The factory girls of this time were school-taught Americans, some working at one season in the mill and teaching school during the short school terms. It had been the custom in manufacturing establishments to appoint the superintendent from the ranks of those of those who had advanced from the lower rounds of the ladder, but, as the manufacturing industries grew, some of the wealthy families found positions for themselves or their sons, as agents of mills.

A gentleman of a distinguished family had accepted the superintendency of a cotton mill in Dover, N.H., and, having some of the aristocratic habits of the city, was made the subject of ridicule by the townspeople. It is related that one day he stopped by the hotel, and after he had partaken of his dinner in his private room, he ordered a toothpick. As this was a luxury but little known in that locality, the porter brought up an armful of wood, requesting the gentleman to whittle out his own toothpicks.

It is also authentically stated that after moving his family to Dover he was annoyed by the croaking of frogs in the mill-pond, and accordingly had the pond drained off, and employed some of the mill hands to destroy the frogs. They were gathered, and, having first been subjected to a bath of boiling water, they were buried.

A proposed reduction in wages caused a strike of the employees. The authority from whom we receive this story, now himself a manufacturer, was then a boy of about nine years, at work in the mill. The girls, by a preconcerted arrangement, gathered in the mill-yard and sent word to the agent, who appeared before them, taking his stand at the pump in the centre of the yard, and addressed the girls.
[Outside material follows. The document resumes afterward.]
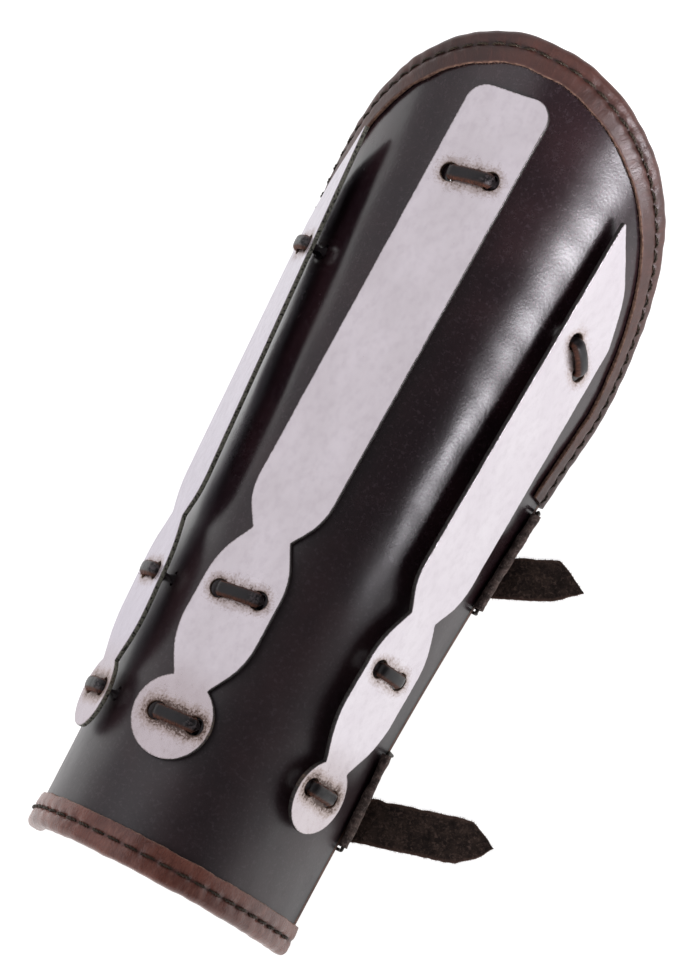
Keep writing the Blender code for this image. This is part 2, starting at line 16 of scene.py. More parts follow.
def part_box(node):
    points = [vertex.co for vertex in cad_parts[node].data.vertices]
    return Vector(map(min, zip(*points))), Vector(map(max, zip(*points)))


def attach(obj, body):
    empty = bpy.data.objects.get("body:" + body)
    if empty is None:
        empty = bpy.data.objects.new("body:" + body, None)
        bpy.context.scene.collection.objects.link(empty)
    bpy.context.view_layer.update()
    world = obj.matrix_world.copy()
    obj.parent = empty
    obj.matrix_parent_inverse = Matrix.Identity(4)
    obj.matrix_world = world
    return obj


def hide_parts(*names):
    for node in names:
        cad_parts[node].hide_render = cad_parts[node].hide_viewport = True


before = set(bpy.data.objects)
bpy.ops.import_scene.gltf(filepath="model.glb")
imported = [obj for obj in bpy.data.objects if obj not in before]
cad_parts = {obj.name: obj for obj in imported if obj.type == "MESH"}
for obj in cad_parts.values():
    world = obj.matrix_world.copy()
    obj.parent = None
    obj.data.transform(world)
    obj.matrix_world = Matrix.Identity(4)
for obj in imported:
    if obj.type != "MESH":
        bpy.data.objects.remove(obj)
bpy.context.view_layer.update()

bl_info = {
    "name": "Leather bracer",
    "version": (1, 0, 0),
    "blender": (4, 5, 0),
    "location": "View3D > Sidebar > Bracer",
    "description": "Makes the leather, steel and lacing of a splinted bracer",
    "category": "Object",
}

MM = 0.001
GAP = 0.3 * MM

# ---------------------------------------------------------------- sizes of the pattern

WRIST_Y = -148.5 * MM
ELBOW_Y = 149.2 * MM
SHOULDER_Y = 53.0 * MM
LEFT_SHOULDER_Y = 45.0 * MM
ARCH_POWER = 1.48
LEFT_ARCH_POWER = 1.40
ARCH_ROOT = 0.73
ARCH_APEX = 0.09
HALF_GIRTH_WRIST = 80.6 * MM
HALF_GIRTH_GAIN = 30.5 * MM
GIRTH_POWER = 2.1
ELBOW_SPREAD = 0.10
BODY_LENGTH = 300.0 * MM
EDGE_ANGLE = math.radians(78.0)
TOP_AT_WRIST = 60.6 * MM
TOP_RISE = 0.0385
SHELL_THICK = 2.2 * MM
LINING_THICK = 1.0 * MM
LINING_MARGIN = 2.6 * MM
LINING_MARGIN_END_Y = 9.0 * MM
WALL = SHELL_THICK + GAP + LINING_THICK
# Columns and rows of the two sheets
SHELL_GRID = (131, 171)
LINING_GRID = (61, 261)

# Folded binding strip: (inward from the edge, above the leather, corner radius), in millimetres
BINDING_FOLD = (
    (9.5, 0.12, 0.25), (9.5, 1.4, 0.45), (5.0, 1.7, 6.0), (0.0, 1.6, 2.2), (-1.5, 0.4, 2.0),
    (-1.75, -1.7, 3.0), (-1.4, -4.1, 1.6), (0.0, -5.2, 1.2), (8.0, -5.2, 0.4), (8.0, -4.0, 0.3),
    (-0.5, -4.0, 0.2), (-0.5, 0.12, 0.2),
)
ELBOW_BINDING_END_Y = 21.0 * MM
# How far in from the edge the strip's cut edge lies, and how high its seam's holes lie
BINDING_REACH = 9.3 * MM
SEAM_N = 1.24 * MM
WRIST_STATIONS = 300
ELBOW_STATIONS = 640

SPLINT_THICK = 1.6 * MM
DISC_RADIUS = 14.2 * MM
SIDE_DISC_RADIUS = 12.9 * MM
NECK_HALF = 6.8 * MM
BAR_HALF = 14.2 * MM
HOLE_RADIUS = 3.1 * MM
OUTLINE_STEP = 0.7 * MM
# Side outline above the disc: (name, along, half width, skew of the two sides, corner radius), mm
SPLINT_SIDE = (
    ("lobe_low", 25.0, 14.2, 0.0, 34.0),
    ("lobe_high", 54.0, 14.0, 0.8, 36.0),
    ("waist", 66.2, 7.3, 0.4, 0.0),
    ("shoulder", 76.5, 14.2, 0.8, 21.0),
)
# Bar ends: (along, across, corner radius) from the +across side to the -across side, mm
SQUARE_END = ((231.0, 15.4, 7.0), (227.0, -14.6, 7.0))
SLANT_END = ((172.0, 14.2, 12.0), (189.0, 7.0, 30.0), (208.5, -13.2, 0.8))
LEFT_END = ((177.0, 14.2, 12.0), (194.0, 7.0, 30.0), (213.3, -13.2, 0.8))
# Where each splint sits: y of the disc, mm, u at the disc and at the bar's far end, its lean and
# its twist in degrees, how far the disc and the far end stand off, mm, then its length as a share
# of the outline's, the outline of its end and which way that points
SPLINTS = {
    "middle": (-100.4, -0.117, -0.040, -10.0, 0.0, 0.0, 0.0, 1.01, SQUARE_END, 1),
    "left": (-102.5, -0.570, -0.578, -61.5, -9.0, 2.2, 1.0, 0.965, LEFT_END, -1),
    "right": (-100.4, 0.580, 0.540, 64.0, 0.0, 2.5, 1.5, 1.018, SLANT_END, 1),
}
# Lace ties of each splint: (name, along the splint, across it, between its two holes, slant in
# degrees)
TIES = {
    "middle": (("disc", 0.0, 1.3, 14.4, 5.0), ("lobe", 44.5, -0.1, 14.4, 9.0),
               ("top", 198.0, 0.2, 14.4, 12.0)),
    "left": (("disc", 1.5, -0.4, 12.4, 0.0), ("lobe", 45.0, -0.4, 12.4, 0.0),
             ("top", 168.0, -0.4, 12.4, 0.0)),
    "right": (("disc", 1.5, -0.4, 12.4, 0.0), ("lobe", 45.0, -0.4, 12.4, 0.0),
              ("top", 163.6, 1.2, 12.4, -37.0)),
}
# Darker steel, lighter steel and the worn rim of each splint; the steel tones differ between the
# splints as painted light, the left splint's darker and purpler and the right's lighter, standing
# in for what each reflects
STEEL_TONES_WITH_PAINTED_LIGHT = {
    "middle": ("d1cacd", "dbd4d8", "3f3b38"),
    "left": ("b4acb8", "bbb3bf", "8b8a7c"),
    "right": ("d9d2d8", "e0dadf", "3f3b38"),
}
LACE_THICK = 1.9 * MM
LACE_BULGE = 0.8 * MM
LACE_CORNER = 1.5 * MM
LACE_STEP = 0.55 * MM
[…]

After he made his speech to the girls, which was received with laughter, the girls proceeded with handfuls of cotton waste to cover his broadcloth garments with a feathery coating of the material. The strike lasted but a few days, but it is believed that the agent never forgave the indignity perpetrated upon him on that occasion.

During the strike the girls placarded the fence of the mill-yard and the door of the office with rhymes composed for the occasion. One of them bore an illuminated heading, consisting of a large frog painted green, the only stanza of the rhyme underneath which our informant could remember being: —

The agent to the frog-pond went

To kill the frog he was intent

He gave them a dose of red-hot water

For he thought to croak they hadn't oughter'

This is but an instance of a peculiar method which some of the early strikers had of revenging themselves by making verses.